Terrestrial heat flow measurement and numerical simulation of lithospheric thermal structure in western Sichuan, China

Abstract

The western Sichuan in the eastern Qinghai-Tibet plateau has significant geothermal potential. Heat flow is one of the most important parameters in geothermic, its measurement can help obtain a better understanding of the regional lithospheric thermal structure. In this study, we reported 4 heat flow data based on the continuous steady-state temperature logging and rock thermal conductivity test, including two class-A and two class-D data. Furthermore, we calculated the lithospheric thermal structure by a 2D steady-state thermal conduction equation in COMSOL, analyzing the lateral differences of lithospheric thermal structure in the eastern Qinghai-Tibet plateau. Our study has determined that the heat flow values in the western Sichuan range from 94.7 to 116.2 mW/m2, with a corresponding geothermal gradient of 32.1–37.3 °C/km. Moreover, numerical simulation results indicate significant differences in lithospheric thermal structure between western Sichuan and Sichuan Basin, where the Longmen Shan fault zone is a crucial regional tectonic boundary and a significant temperature gradient zone. Specifically, the Moho temperature in the western Sichuan region ranges from 1000 to 1200 °C with an average temperature of 1060 °C, while the Sichuan Basin ranges from 600 to 700 °C. Besides, the thermal lithosphere thickness in the western Sichuan and the Sichuan Basin is 88–97 km and 105–110 km, respectively.

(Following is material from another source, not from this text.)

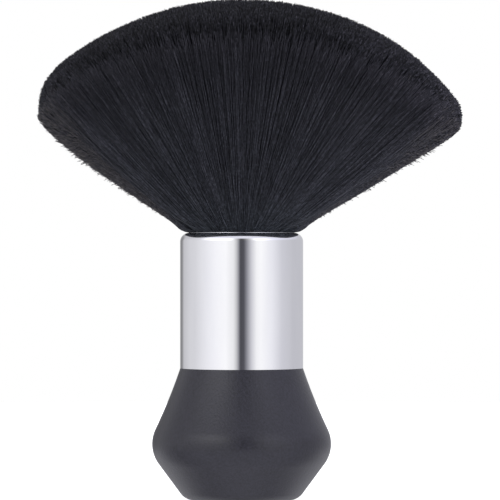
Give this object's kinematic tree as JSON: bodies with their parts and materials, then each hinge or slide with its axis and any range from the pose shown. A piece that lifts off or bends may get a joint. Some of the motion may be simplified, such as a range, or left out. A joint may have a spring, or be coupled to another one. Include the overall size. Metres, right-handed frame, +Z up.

These observations suggest that the western Sichuan region is characterized by high thermal anomaly and provide theoretical evidence for the geodynamic and geothermal development in this area. Finally, we suggest that the high thermal anomaly in western Sichuan is the result of a combination of factors, such as thickened crust, high radioactive heat production, and shear frictional heating from deep fault and so on.